▶ **Your goal**
Copy exactly the lines of the records below, and only those lines, beginning with the line that contains "Keep writing the" and ending with the line that contains "module cylinderX(x, h, r1, r2)".

------------------------------------------------------------

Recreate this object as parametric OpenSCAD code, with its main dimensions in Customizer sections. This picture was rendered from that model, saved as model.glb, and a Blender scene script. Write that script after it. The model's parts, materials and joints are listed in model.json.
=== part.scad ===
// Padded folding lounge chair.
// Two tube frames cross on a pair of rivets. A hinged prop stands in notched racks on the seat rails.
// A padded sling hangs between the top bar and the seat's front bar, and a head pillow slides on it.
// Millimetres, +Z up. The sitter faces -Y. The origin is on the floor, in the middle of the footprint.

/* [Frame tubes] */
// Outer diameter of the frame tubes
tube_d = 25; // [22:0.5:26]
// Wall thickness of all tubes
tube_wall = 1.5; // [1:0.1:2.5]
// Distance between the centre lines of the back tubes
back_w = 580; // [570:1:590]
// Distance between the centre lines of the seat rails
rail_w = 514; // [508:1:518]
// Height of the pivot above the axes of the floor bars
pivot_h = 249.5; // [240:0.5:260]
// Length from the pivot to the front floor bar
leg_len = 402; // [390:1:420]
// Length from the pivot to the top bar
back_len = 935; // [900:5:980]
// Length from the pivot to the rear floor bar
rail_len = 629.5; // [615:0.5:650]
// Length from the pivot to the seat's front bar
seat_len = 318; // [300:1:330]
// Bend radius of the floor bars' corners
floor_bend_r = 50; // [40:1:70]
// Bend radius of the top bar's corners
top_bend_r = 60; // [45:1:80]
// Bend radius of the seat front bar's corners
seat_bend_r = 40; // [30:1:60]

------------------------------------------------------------

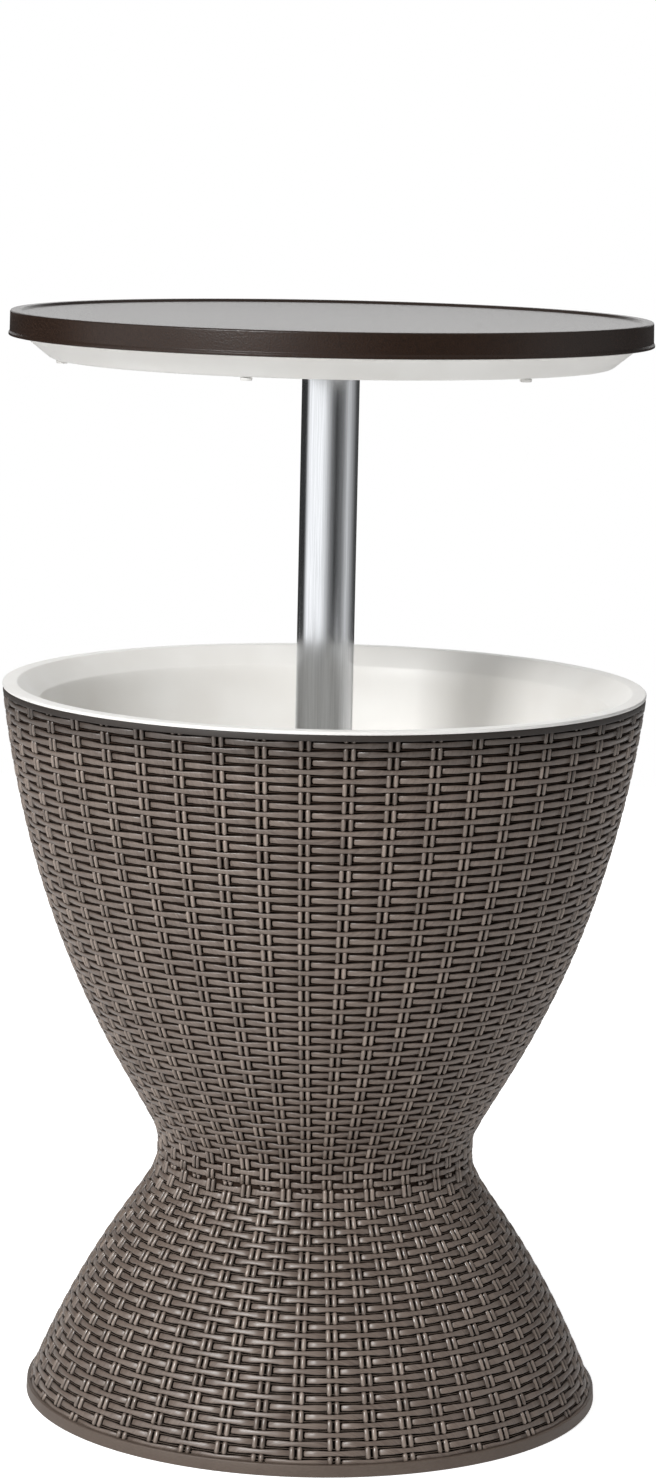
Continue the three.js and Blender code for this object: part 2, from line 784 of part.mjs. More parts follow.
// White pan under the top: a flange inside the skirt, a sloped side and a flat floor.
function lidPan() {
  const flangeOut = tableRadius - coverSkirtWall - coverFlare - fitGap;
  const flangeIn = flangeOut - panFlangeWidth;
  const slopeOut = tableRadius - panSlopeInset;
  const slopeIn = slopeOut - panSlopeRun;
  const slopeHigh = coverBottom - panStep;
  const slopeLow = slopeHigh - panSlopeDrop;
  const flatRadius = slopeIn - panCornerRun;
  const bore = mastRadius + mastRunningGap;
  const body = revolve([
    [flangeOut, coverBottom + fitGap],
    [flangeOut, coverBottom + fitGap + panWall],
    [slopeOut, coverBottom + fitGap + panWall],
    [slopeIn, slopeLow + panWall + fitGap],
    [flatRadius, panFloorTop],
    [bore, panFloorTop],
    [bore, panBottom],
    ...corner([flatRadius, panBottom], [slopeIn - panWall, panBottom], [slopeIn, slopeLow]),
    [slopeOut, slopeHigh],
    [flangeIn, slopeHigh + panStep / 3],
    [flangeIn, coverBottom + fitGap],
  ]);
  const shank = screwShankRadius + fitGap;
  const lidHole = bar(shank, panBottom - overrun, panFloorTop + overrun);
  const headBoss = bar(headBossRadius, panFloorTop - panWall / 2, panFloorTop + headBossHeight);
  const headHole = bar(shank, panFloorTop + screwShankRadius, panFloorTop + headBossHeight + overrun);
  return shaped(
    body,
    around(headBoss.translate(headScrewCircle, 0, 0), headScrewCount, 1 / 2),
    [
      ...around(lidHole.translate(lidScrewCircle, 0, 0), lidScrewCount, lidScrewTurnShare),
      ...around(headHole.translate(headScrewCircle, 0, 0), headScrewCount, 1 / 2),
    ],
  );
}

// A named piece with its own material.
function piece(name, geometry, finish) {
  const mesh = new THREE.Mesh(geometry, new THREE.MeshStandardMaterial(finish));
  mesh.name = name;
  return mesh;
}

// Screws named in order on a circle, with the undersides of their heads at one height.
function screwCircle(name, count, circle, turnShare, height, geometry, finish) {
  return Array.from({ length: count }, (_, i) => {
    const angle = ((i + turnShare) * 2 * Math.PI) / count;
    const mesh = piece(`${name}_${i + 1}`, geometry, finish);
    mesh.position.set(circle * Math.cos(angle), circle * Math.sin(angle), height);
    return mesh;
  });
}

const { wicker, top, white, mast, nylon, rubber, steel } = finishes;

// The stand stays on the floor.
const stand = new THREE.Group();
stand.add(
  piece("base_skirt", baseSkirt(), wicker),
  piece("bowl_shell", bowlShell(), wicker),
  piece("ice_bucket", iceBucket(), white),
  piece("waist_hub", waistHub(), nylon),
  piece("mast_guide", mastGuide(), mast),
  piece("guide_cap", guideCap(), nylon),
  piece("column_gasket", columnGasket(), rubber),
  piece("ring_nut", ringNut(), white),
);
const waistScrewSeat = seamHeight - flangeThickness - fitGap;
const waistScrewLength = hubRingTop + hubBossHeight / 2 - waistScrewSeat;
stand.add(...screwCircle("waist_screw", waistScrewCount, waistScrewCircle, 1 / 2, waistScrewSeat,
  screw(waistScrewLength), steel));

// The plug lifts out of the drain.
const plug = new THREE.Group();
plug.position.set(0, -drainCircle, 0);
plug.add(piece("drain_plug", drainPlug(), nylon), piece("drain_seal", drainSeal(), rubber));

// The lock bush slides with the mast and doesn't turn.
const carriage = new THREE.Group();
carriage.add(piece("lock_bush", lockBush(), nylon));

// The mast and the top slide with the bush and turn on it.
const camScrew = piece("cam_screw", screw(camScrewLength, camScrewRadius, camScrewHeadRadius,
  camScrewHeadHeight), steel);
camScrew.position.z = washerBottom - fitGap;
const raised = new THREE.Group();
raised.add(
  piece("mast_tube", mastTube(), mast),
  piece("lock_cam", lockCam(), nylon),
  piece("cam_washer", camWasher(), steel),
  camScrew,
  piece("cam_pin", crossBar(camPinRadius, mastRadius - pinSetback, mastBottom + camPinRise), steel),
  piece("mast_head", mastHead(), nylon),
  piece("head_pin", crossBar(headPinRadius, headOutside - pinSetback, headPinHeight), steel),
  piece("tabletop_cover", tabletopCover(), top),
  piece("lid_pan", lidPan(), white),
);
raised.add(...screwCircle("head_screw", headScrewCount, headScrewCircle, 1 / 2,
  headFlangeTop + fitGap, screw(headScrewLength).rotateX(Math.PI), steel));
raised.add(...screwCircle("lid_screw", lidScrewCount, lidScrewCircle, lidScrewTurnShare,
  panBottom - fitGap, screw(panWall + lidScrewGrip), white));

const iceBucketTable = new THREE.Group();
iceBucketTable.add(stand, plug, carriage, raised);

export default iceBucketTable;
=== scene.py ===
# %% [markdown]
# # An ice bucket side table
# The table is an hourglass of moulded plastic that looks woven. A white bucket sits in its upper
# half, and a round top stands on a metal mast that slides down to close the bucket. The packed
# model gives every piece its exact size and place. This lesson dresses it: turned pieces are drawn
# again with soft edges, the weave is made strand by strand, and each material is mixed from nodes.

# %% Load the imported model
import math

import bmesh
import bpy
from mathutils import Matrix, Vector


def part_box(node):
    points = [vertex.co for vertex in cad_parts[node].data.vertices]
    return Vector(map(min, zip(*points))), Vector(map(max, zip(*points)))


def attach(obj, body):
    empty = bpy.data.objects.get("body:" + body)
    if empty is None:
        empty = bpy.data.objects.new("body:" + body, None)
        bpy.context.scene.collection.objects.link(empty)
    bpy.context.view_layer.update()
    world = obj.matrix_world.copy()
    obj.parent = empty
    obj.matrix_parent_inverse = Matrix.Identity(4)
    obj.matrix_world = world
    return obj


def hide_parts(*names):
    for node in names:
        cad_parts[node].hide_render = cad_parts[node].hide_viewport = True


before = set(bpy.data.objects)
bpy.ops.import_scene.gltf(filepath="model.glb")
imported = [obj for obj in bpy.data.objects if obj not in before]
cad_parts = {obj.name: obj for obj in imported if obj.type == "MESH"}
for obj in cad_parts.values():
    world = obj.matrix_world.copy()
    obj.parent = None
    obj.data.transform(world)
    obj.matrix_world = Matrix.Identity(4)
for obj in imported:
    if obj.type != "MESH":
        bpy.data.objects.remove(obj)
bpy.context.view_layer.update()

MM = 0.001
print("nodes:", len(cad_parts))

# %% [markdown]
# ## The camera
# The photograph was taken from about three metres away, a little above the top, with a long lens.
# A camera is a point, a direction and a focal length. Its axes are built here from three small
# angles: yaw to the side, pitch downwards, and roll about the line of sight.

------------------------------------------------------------

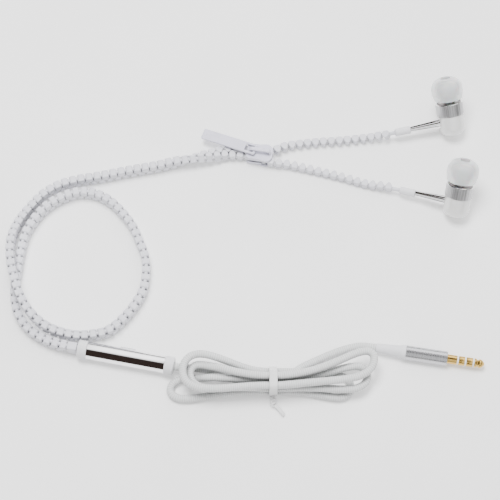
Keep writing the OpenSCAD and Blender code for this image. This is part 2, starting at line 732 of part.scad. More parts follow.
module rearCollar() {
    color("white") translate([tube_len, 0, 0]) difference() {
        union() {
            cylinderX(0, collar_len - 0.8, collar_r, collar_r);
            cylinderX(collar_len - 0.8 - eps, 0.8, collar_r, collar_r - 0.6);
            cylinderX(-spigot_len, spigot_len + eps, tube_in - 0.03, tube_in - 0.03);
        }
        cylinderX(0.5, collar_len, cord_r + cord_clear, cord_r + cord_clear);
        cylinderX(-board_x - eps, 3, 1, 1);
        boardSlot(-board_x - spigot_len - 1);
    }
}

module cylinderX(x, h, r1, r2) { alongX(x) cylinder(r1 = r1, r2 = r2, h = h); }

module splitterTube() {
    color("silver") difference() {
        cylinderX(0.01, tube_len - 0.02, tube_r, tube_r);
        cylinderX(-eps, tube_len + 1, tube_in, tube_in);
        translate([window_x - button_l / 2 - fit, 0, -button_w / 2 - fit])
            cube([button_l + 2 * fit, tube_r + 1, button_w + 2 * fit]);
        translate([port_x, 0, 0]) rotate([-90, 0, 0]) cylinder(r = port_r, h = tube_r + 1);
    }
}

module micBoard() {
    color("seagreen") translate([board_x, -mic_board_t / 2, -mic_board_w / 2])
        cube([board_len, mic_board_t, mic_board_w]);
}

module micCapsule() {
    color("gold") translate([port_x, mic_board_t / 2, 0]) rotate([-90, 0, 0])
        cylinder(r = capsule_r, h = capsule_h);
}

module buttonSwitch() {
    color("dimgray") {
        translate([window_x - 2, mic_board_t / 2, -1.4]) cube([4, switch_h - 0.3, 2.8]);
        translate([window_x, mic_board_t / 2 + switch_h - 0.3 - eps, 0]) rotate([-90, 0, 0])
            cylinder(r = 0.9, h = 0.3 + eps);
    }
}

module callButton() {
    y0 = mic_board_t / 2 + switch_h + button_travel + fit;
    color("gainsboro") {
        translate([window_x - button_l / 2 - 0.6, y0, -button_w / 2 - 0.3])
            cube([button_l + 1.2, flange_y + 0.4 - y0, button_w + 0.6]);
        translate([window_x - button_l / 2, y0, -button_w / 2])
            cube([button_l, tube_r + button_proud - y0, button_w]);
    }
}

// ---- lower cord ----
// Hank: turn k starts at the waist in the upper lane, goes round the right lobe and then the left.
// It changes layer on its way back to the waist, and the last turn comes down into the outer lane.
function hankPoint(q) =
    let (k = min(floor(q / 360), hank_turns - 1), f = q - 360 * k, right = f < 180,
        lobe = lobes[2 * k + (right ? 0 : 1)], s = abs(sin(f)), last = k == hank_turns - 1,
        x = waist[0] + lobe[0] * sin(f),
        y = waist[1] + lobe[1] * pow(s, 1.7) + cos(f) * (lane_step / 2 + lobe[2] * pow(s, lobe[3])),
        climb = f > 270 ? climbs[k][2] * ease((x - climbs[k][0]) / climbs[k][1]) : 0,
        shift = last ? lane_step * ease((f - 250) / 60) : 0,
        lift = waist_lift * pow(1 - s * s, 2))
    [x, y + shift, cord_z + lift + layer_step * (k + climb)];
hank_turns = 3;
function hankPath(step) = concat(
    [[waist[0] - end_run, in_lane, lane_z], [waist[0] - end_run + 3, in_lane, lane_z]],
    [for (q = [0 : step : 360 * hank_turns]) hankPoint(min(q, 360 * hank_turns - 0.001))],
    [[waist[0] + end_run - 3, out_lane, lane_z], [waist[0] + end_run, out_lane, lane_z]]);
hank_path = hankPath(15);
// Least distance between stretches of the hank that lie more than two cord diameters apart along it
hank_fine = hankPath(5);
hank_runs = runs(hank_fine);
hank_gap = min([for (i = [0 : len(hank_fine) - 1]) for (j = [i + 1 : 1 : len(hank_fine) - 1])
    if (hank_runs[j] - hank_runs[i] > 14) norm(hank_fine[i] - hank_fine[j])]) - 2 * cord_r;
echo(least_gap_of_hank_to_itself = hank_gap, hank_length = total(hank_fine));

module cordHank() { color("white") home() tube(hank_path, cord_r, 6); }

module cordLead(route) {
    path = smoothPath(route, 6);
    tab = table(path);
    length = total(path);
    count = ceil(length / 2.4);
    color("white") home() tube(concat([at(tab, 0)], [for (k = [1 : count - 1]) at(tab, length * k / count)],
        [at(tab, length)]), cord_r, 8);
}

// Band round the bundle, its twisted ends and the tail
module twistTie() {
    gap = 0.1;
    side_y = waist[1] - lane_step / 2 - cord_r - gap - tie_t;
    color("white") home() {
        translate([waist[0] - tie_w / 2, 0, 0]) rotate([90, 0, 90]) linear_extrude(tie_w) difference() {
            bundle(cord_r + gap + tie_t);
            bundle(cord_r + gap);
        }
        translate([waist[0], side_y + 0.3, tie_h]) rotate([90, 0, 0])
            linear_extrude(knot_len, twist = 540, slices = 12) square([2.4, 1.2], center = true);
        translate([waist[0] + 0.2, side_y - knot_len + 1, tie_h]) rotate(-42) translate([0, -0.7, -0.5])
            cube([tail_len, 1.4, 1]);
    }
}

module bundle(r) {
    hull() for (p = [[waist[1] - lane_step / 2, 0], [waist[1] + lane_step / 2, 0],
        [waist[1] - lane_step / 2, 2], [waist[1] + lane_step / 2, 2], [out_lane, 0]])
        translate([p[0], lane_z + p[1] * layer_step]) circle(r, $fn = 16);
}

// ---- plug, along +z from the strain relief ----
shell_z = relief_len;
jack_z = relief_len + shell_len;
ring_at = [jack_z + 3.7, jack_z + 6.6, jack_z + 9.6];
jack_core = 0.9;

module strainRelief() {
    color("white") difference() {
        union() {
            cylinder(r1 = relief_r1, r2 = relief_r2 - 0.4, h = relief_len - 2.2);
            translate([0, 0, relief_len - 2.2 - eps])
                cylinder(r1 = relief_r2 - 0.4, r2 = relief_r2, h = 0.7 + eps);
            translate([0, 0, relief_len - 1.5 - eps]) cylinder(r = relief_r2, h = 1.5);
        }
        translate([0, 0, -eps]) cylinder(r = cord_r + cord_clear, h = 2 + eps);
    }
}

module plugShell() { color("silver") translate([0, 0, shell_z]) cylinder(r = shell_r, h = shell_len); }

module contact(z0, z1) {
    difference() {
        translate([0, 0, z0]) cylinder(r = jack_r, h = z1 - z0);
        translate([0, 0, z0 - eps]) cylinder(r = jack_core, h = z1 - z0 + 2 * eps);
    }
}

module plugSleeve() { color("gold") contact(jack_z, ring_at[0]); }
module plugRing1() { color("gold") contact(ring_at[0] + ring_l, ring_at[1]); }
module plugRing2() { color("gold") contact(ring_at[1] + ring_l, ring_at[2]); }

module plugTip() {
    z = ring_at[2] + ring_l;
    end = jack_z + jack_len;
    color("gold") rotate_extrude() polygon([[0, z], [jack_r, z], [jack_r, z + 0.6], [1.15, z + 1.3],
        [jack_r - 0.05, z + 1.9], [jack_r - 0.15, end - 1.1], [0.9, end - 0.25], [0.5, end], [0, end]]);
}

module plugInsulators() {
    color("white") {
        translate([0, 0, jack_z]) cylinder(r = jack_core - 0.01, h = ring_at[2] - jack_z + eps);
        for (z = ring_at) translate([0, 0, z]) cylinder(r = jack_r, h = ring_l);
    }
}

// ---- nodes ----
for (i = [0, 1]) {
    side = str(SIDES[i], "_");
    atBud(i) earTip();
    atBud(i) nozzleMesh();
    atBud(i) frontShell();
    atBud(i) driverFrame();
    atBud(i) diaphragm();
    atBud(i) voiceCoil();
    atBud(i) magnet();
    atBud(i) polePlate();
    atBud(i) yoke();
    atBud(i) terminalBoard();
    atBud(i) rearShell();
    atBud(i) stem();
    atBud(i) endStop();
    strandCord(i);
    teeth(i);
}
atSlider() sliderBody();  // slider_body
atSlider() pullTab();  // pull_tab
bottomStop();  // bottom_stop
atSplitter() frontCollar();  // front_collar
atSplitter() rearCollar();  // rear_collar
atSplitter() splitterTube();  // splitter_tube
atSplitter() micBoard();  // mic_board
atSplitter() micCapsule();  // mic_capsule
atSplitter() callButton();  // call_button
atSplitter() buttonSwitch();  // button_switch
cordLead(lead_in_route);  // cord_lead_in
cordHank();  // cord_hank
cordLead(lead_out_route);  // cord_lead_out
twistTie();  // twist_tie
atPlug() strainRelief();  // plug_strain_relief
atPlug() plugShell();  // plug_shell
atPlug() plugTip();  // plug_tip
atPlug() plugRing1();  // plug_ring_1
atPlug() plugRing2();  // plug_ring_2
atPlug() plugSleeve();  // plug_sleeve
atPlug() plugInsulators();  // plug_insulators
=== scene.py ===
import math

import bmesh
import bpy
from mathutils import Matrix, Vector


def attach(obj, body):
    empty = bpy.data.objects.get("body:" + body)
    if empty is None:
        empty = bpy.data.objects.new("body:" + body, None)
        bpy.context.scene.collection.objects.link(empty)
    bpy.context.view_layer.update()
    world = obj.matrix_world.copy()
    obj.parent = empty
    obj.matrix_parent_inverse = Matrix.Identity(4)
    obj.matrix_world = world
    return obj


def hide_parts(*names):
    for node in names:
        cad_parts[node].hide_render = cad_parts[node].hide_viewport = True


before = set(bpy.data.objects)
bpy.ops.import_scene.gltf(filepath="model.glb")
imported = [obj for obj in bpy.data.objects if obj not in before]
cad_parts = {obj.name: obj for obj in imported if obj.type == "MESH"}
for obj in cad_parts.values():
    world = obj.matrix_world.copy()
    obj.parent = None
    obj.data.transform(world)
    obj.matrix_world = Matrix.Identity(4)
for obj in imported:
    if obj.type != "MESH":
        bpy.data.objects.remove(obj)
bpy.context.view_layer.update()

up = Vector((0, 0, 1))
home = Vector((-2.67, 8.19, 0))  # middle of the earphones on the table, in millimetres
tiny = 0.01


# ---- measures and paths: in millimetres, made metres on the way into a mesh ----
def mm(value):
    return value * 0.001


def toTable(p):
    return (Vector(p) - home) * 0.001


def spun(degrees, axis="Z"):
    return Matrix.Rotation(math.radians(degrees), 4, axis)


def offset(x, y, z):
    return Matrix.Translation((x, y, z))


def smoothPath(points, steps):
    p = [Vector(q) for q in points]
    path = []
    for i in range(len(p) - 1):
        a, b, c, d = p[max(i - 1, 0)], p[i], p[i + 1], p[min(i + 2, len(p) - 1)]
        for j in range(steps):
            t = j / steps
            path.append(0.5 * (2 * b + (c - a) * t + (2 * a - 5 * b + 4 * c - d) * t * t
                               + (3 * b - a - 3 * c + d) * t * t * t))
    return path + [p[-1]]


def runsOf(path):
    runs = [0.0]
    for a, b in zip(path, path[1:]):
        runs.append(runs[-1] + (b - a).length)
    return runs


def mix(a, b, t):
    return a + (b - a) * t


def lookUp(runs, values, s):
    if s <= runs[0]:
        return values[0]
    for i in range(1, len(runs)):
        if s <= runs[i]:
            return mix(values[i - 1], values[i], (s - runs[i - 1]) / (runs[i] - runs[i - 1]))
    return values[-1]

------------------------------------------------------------

▶ **Complete answer**
Keep writing the OpenSCAD and Blender code for this image. This is part 2, starting at line 732 of part.scad. More parts follow.
module rearCollar() {
    color("white") translate([tube_len, 0, 0]) difference() {
        union() {
            cylinderX(0, collar_len - 0.8, collar_r, collar_r);
            cylinderX(collar_len - 0.8 - eps, 0.8, collar_r, collar_r - 0.6);
            cylinderX(-spigot_len, spigot_len + eps, tube_in - 0.03, tube_in - 0.03);
        }
        cylinderX(0.5, collar_len, cord_r + cord_clear, cord_r + cord_clear);
        cylinderX(-board_x - eps, 3, 1, 1);
        boardSlot(-board_x - spigot_len - 1);
    }
}

module cylinderX(x, h, r1, r2) { alongX(x) cylinder(r1 = r1, r2 = r2, h = h); }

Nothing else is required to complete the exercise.